What you need to do. Give again, word for word, each line from the top of the listing through the line that holds "the background from".

━━━ Data provided ━━━

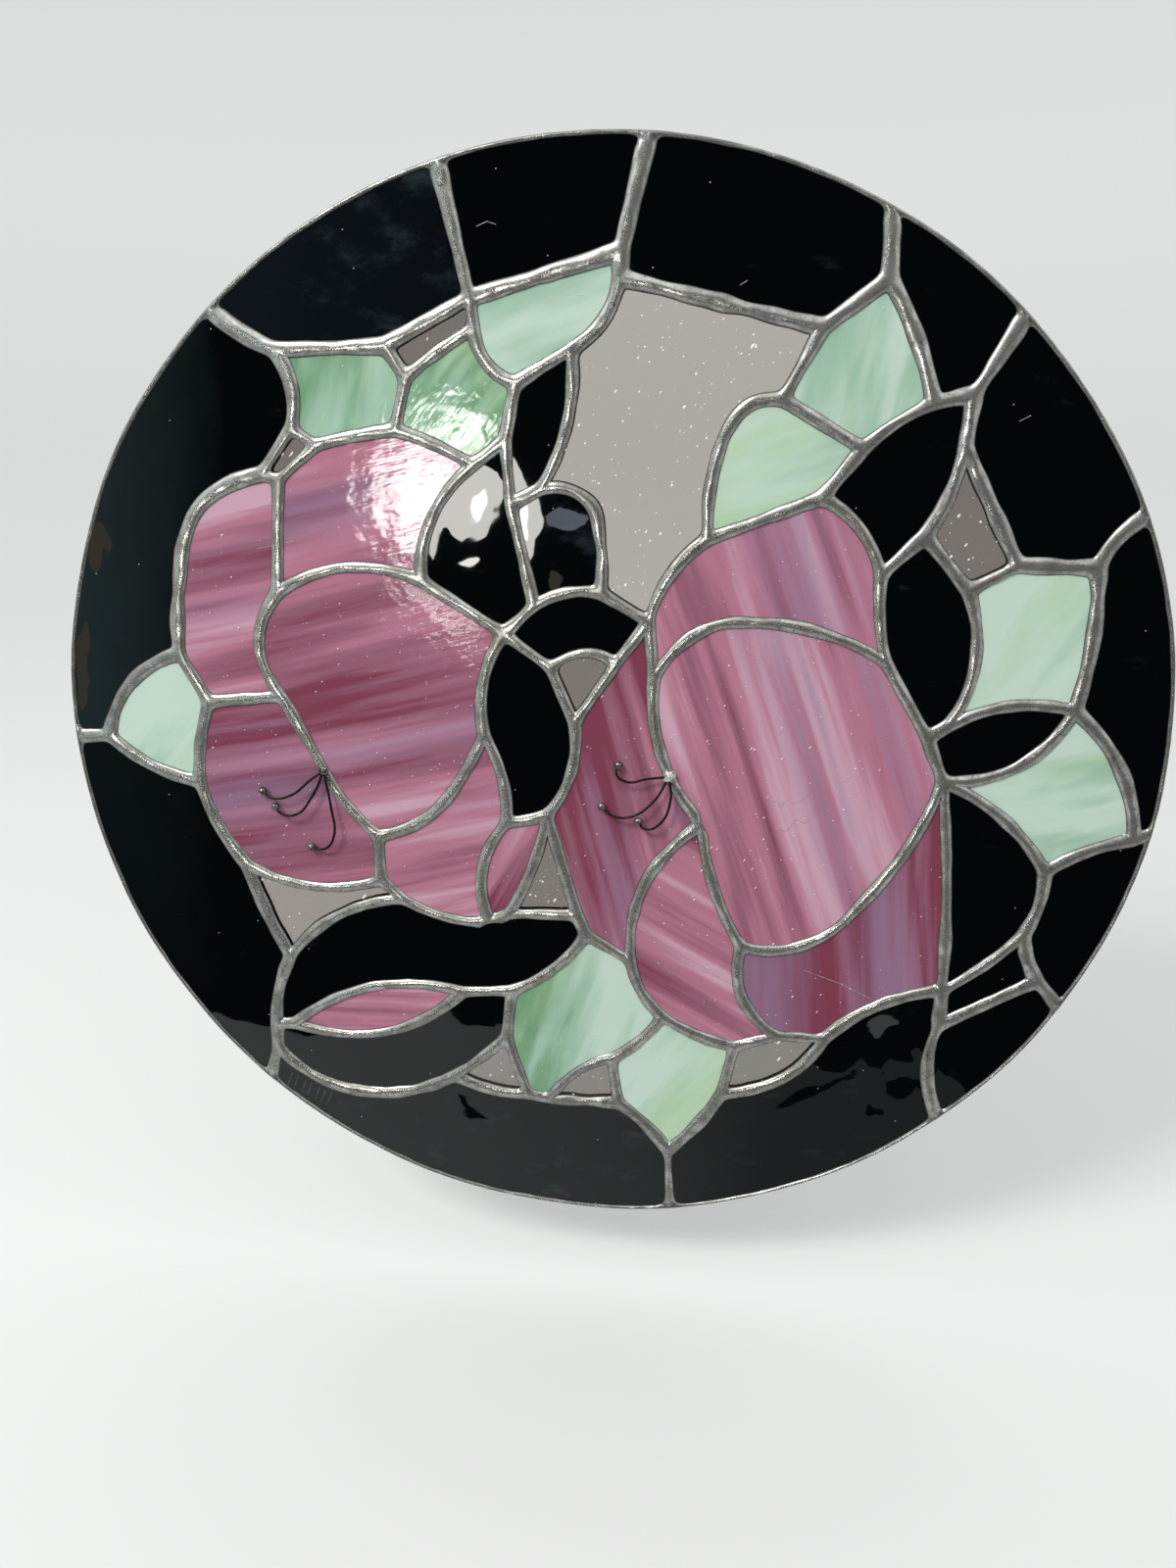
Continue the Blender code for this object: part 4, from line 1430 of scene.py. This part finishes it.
class PANEL_OT_black_glass(bpy.types.Operator):
    """Cut the border and the dark pieces from black glass"""

    bl_idname = "panel.black_glass"
    bl_label = "Cut black glass"

    def execute(self, context):
        material = black_material(context.scene.panel_glass)
        lay_glass(context, BLACK_CUTS, material)
        return {"FINISHED"}


class PANEL_OT_clear_glass(bpy.types.Operator):
    """Cut the background from clear glass and scatter seeds of air in it"""

    bl_idname = "panel.clear_glass"
    bl_label = "Cut clear glass"

    def execute(self, context):
        settings = context.scene.panel_glass
        # The shaded and darkest shaded tints are painted shade on the small panes
        for name, cuts, tint in (
            ("clear_seedy_glass", CLEAR_CUTS, settings.clear),
            ("shaded_seedy_glass", SHADED_CUTS, settings.shaded_clear),
            ("smoky_seedy_glass", DARKEST_SHADED_CUTS, settings.darkest_shaded_clear),
        ):
            lay_glass(context, cuts, clear_material(name, tint))
        # The seeds' white colour and faint glow are painted glints: they shine without a lamp
        air = mottled_material("glinting_seed", (0.92, 0.92, 0.90), (0.55, 0.55, 0.53), 900,
                               Roughness=0.12, Emission_Color=(1, 1, 1, 1), Emission_Strength=0.2)
        scatter((*CLEAR_CUTS, *SHADED_CUTS, *DARKEST_SHADED_CUTS), "seeds_in_clear_glass",
                settings.seeds_per_area, settings.seed_size, air, 11)
        return {"FINISHED"}


class PANEL_OT_specks(bpy.types.Operator):
    """Scatter bright specks over the streaky glass"""

    bl_idname = "panel.specks"
    bl_label = "Scatter specks"

    def execute(self, context):
        settings = context.scene.panel_glass
        # The specks' white colour stands partly for dust and partly for painted glints
        white = mottled_material("bright_speck", (0.90, 0.87, 0.87), (0.60, 0.52, 0.54), 900,
                                 Roughness=0.2)
        scatter(PINK_CUTS, "specks_on_pink_glass", settings.specks_per_area,
                settings.seed_size * 0.65, white, 21)
        scatter(GREEN_CUTS, "specks_on_green_glass", settings.specks_per_area / 3,
                settings.seed_size * 0.5, white, 31)
        return {"FINISHED"}


# Fine marks on the glass as lines of pixels: three groups of shallow strokes at the
# lower left of the border, then a crease and a scuff in petals and light scratches
STROKES = tuple(((x, y), (x - 5, y + 13)) for x, y in (
    (299, 1094), (305, 1097), (313, 1101), (319, 1104), (327, 1108), (333, 1111), (339, 1114),
))
SCRATCHES = (
    ((650, 945), (680, 968), (712, 988), (745, 1003)), ((820, 990), (858, 1004), (890, 1020)),
    ((785, 820), (792, 817), (797, 823), (804, 814), (810, 821), (819, 815), (827, 811),
     (832, 821), (829, 833), (821, 840), (812, 836), (803, 848), (790, 846)),
    ((486, 231), (497, 226), (506, 229)), ((755, 291), (763, 286)),
    ((262, 560), (300, 552)), ((1040, 430), (1052, 424)),
)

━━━

Expected answer.
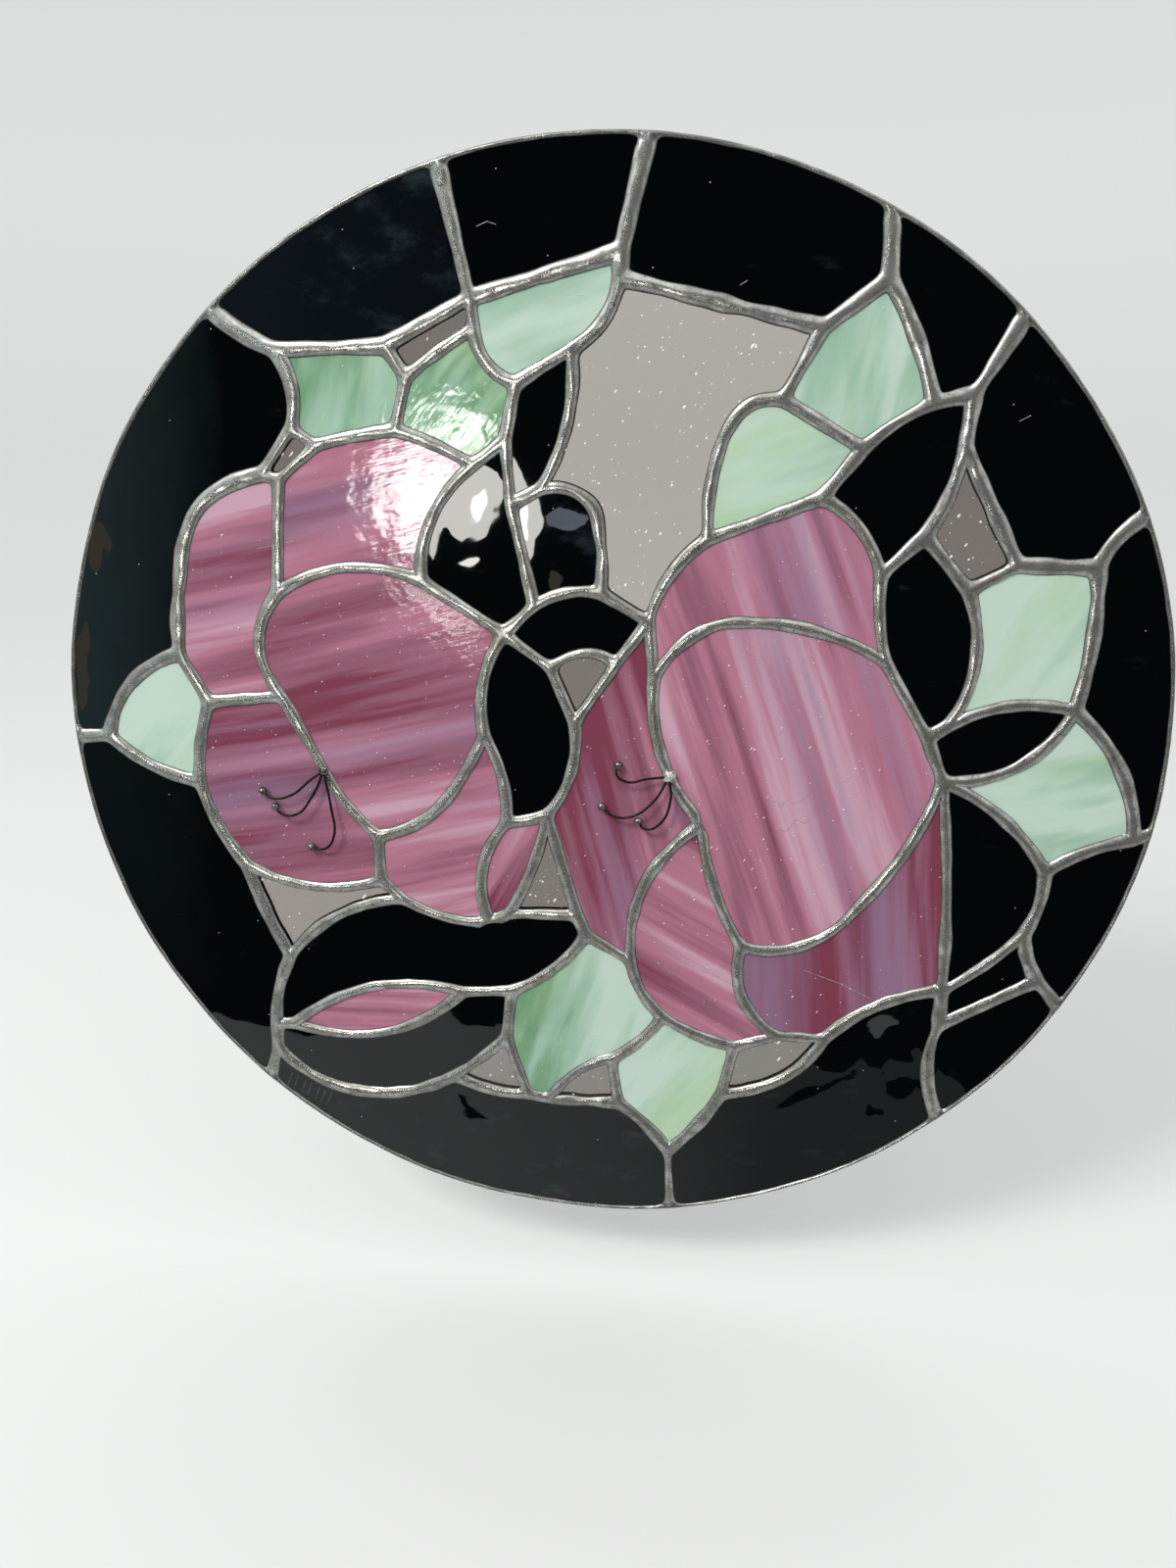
Continue the Blender code for this object: part 4, from line 1430 of scene.py. This part finishes it.
class PANEL_OT_black_glass(bpy.types.Operator):
    """Cut the border and the dark pieces from black glass"""

    bl_idname = "panel.black_glass"
    bl_label = "Cut black glass"

    def execute(self, context):
        material = black_material(context.scene.panel_glass)
        lay_glass(context, BLACK_CUTS, material)
        return {"FINISHED"}


class PANEL_OT_clear_glass(bpy.types.Operator):
    """Cut the background from clear glass and scatter seeds of air in it"""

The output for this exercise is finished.